Pourtant, c’est précisément parce que la politique est en train de devenir une affaire de professionnels – avec tous les avantages et inconvénients que cela implique – qu’il est urgent de considérer d’autres façons de dynamiser notre système politique. Le tirage au sort n’est bien entendu pas une solution miracle, mais bien un outil de plus à ajouter à notre arsenal démocratique. Alors que notre civilisation s’est en grande partie bâtie sur l’héritage grec, peut-être serait-il temps de ressusciter cette pratique qui est loin d’être désuète.


  • Hugo Bonin
    Université du Québec à Montréal

    Peu de choses me destinaient à la philosophie politique. Plus jeune, j’oscillais entre théâtre et journalisme, mais la politique m’intéressait peu. C’est les hasards de la vie qui m’ont mené à atterrir en science politique à l’Université du Québec à Montréal. Me surprenant moi-même, je m’y suis épanoui et me suis découvert une passion pour l’infra-politique. Cette politique qui se joue au jour le jour, loin des projecteurs.
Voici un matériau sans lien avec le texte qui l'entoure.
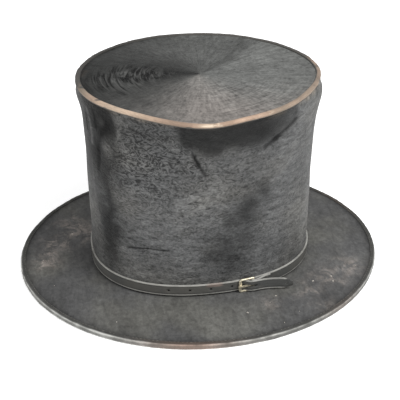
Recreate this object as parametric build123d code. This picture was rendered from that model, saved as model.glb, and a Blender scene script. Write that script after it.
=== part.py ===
"""Bell-crowned top hat: stiffened shells under silk plush, a wired and bound oval brim,
a leather sweatband and lining inside, and a leather band with a buckle round the crown's foot.

+Z is up. The origin is the centre of the brim's outline, on the surface that the brim rests on.
-Y is the wearer's front and +X the wearer's left, where the buckle is. All sizes are millimetres.
"""

from build123d import *
from math import copysign, cos, pi, radians, sin
import os

# Crown: an upright oval tube whose half widths follow base + lean * u + flare * u**6, u = z / crown_height
crown_height = 166.8
base_half_x, base_half_y = 76.5, 95.2
lean_x, lean_y = 8.0, -1.5
flare_x, flare_y = 13.5, 5.1
flare_power = 6
base_roundness, tip_roundness = 2.3, 2.0  # superellipse powers: 2 is an ellipse
crown_stations = (-0.03, 0.2, 0.42, 0.62, 0.78, 0.9, 1.03)  # shares of the height
oval_points = 24

# Layers of the crown wall, as depths in from its outside face
glue = 0.1
plush = 1.0
shell = 1.6
collar = 0.8
lining = 0.4
sweatband = 1.0
shell_depth = plush + glue
inside_depth = shell_depth + shell + glue
sweatband_depth = inside_depth + collar + 0.3

# Brim, from the table up
brim_half_x, brim_half_y = 139.6, 158.2
binding_width, binding_height, binding_wall = 4.0, 5.0, 0.9
binding_round = 1.4
under_cover_z, under_cover = 0.9, 0.4
board = 2.2
top_cover = 0.5
board_z = under_cover_z + under_cover + glue
top_cover_z = board_z + board + glue
brim_top_z = top_cover_z + top_cover
wire_diameter = 1.6

# Top edge of the crown, where the side and tip plush are turned and whipped together
seam_width, seam_height = 2.2, 3.2
seam_proud = 0.5
tip_plush_z = crown_height - seam_proud - plush
tip_board_z = tip_plush_z - glue - shell
seam_z = crown_height - seam_height

# Fittings inside the crown
collar_top_z = 18.0
lining_foot_z = collar_top_z + 2.0
sweatband_height = 47.0
piping = 1.9
piping_z = 1.0
sweatband_z = piping_z + piping + glue
thread = 0.5
thread_count, thread_length = 96, 2.6

# Leather band and its buckle. s runs along the band towards the back, n outwards from the crown's foot
band_width, band_thick = 9.5, 1.2
band_z, band_gap = 6.15, 0.25
buckle_turn = 12.0  # degrees round the crown from the left side towards the back
heel_s, heel_radius = 5.85, 0.8
frame_n = 3.1  # middle of the frame's thickness
front_s = -6.7  # front end of the frame
buckle_height, buckle_thick = 12.8, 1.7
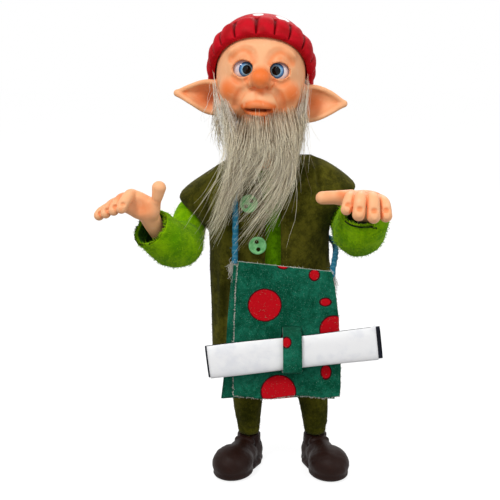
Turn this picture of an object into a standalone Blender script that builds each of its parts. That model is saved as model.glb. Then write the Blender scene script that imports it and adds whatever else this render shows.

La politique qui m’intéresse, c’est celle qu’on retrouve dans les rapports de genres, dans les salles de classes, dans la rue et dans les assemblées où tous peuvent parler.Ce n’est donc pas par hasard que j’en suis venu à m’intéresser à la question du tirage au sort. En mettant de l’avant la compétence de « n’importe qui » s’occuper des affaires publiques, cette méthode de sélection permet d’élargir notre horizon démocratique. Considérant les problématiques auquel notre système politique fait face (abstentionnisme, corruption, etc.), tant les utilisation actuelles qu’anciennes du tirage au sort méritent selon moi qu’on s’y attarde. Je souhaite ainsi développer une analyse plus poussée du tirage au sort et des conditions qui permettent de réaliser son potentiel égalisateur .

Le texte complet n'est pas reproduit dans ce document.